Though they will do takeout, the Mt. P Ali Baba is much more of a sit-down restaurant. The interior has a fresh coat of paint, and the walls are hung with broad woven tapestries and a couple of big pelts.

Their version of shawarma is more the traditional shaved-meat variety — a blend of beef and lamb in their case. You can get it as a sandwich ($7), where it’s wrapped in a pita topped with tahini and Jerusalem salad (a blend of diced cucumber, tomato, onion, and green pepper). There’s also a shawarma combination platter ($10) which adds tabouli and hummus with the pita on the side.

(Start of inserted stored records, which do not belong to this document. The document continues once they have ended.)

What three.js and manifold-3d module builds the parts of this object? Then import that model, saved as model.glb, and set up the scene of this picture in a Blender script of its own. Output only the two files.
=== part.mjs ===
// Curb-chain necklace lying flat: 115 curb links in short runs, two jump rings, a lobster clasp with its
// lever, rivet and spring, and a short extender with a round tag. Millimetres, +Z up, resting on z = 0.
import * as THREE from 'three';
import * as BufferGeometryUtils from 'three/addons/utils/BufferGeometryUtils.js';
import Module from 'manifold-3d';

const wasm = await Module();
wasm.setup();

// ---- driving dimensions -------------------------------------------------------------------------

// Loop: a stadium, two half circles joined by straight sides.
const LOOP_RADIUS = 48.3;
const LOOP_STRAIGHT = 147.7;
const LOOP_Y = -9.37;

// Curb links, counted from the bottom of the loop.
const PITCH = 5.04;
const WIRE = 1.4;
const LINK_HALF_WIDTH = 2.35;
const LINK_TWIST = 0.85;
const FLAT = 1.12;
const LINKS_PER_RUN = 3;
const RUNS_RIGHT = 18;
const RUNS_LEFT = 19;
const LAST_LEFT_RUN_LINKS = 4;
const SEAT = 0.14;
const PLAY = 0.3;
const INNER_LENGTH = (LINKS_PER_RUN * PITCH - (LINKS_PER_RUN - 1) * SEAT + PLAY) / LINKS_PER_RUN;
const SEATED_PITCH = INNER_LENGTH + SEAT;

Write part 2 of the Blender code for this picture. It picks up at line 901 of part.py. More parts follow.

Ali Baba’s (Mt. P) has a generous selection of vegetarian dishes on the menu (helpfully highlighted by asterisks), ranging from Mojadara (rice, lentils, and spices, $9) to several falafel sandwiches (including the Ali Baba Falafel with fried eggplant, cauliflower, and potato).

The Ali Baba Combination Plate ($14) is a nice way to get a bit of everything. It includes sliced shawarma along with kofta, tabouli, hummus, a grape leaf roll, and the omnipresent Jerusalem salad, plus a pita on the side for wrapping or dipping. The kofta, a highly-spiced patty of ground lamb and beef, is the star of the assortment, with a pleasantly browned exterior and a nice spicy zip to the meat. The falafel is a bit dry and dull, but the stuffed grape leaves are quite nice. They’re filled with savory rice and beef, and the leaves make for a taut wrapper with an intriguing smoky flavor to them.

And for dessert, the baklava ($3) is a tasty choice. Its flaky, crisp layers of phyllo dough are filled with pistachios, cinnamon, and a stunningly sweet honey sauce that permeates the entire bottom half of the layered pastry. If pressed, I would have to throw my vote to the Daniel Island Ali Baba as the superior of the two. The food seems just a little brighter and more intriguing, and there are a lot of little extra touches that put things over the top, like the fact that they wrap their pitas in foil, which keeps them warm and soft through the whole meal. On some selections, though, like the stuffed grape leaves and the baklava, the Mt. Pleasant Baba edges out its island rival.

But, it really isn’t a competition, is it? The end result is more options and more variety for diners East of the Cooper, and that’s all-in-all a very good thing.